Steve McCaffery, vice president of Motorola Mobility in EMEA shares his views on converged media experiences:

“A 30 something year old man in IKEA and his partner was busy filling a shopping cart with assorted trinkets and nick naks for the home. He had his smartphone strapped into the child seat and was watching a live football game.

Leaving aside what that scenario does or does not say about the male interest in home furnishings, it does illustrate perfectly the reality of multi-screen broadcasting.

Long talked about, we are now in an era of true convergence of content and devices. This gentleman (presumably) had a mobile subscription for premium content and was able to watch content normally accessible only in the home, on a secondary device and in a location of his choosing.

At Motorola, we’re calling this new era one of Converged Media Experiences. People are accessing content on a range of devices at a time and location of their choosing. For service providers eager to capitalize on the opportunities this new era holds, the question has moved on from what will this new era look like to how can we take advantage of it.

Just as the attitudes of service providers have moved on so have the technological questions. Everyone is in broad agreement that to deliver to a multi-screen, location independent converged future, cloud-based management software has to be in place (such as Motorola’s Medios suite). Now, the debate is around what to do with that content. How should it be packaged and delivered? What format and what devices? What to charge and when to charge it.

Perhaps controversially, there’s too much demand for services overlaid on the television. Our recent Media Engagement Barometer research of more than 9,000 consumers worldwide shows that the main television set in the home is still the primary access device for video content, we don’t want to ‘clutter’ that experience.
The focus should be on augmenting the television experience using secondary and companion devices (such as smartphones and tablets). This could be offering access to premium content while doing the shopping but equally it could be allowing users to access additional content, chat with friends watching the same program or browse the next program choices without altering or changing what’s on the primary television set.
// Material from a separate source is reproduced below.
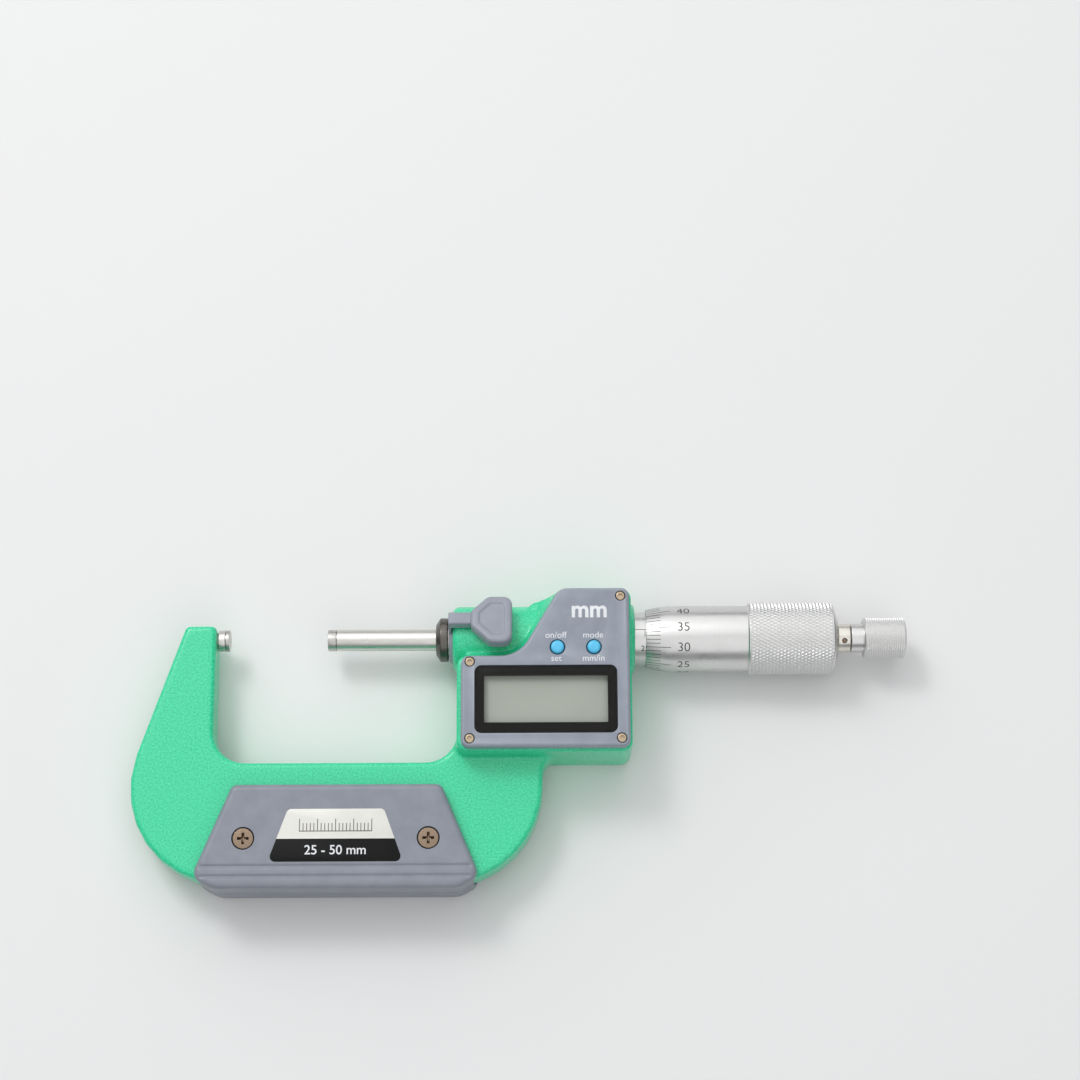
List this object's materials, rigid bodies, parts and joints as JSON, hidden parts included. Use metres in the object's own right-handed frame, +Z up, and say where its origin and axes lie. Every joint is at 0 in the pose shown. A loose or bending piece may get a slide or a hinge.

Aside from the technology, the issues of copyright around streaming content to devices other than the television set should also become an area of focus. Content owners are waking up to the fact that their intellectual property can be viewed on a broad range of devices and in many more situations than the home. Licensing deals will now be negotiated with multi-screen viewing in mind, and while the natural instinct is to assume rights holders will be looking for more money, it also presents an opportunity to deliver imaginative rights packages bespoke to certain devices and formats (Sky Sports offer such as service for the iPhone. Premium content available at a competitive price but it can only be viewed on the handset and not ported or streamed to other devices).

Overall, delivering the multi-screen vision is now about the mechanics rather than the design. The hardware and software is in place, consumer demand is growing – rapidly – and service providers and content owners are fully bought into the opportunities afforded by converged media experiences.

What’s needed are the innovative services that take advantage of new device capabilities while delivering value back into the industry.”

One Response

  1. […] the main TV and a “companion” device. In fact, you might recall my colleage Steve McCaffrey shared his thoughts on companion screens earlier this […]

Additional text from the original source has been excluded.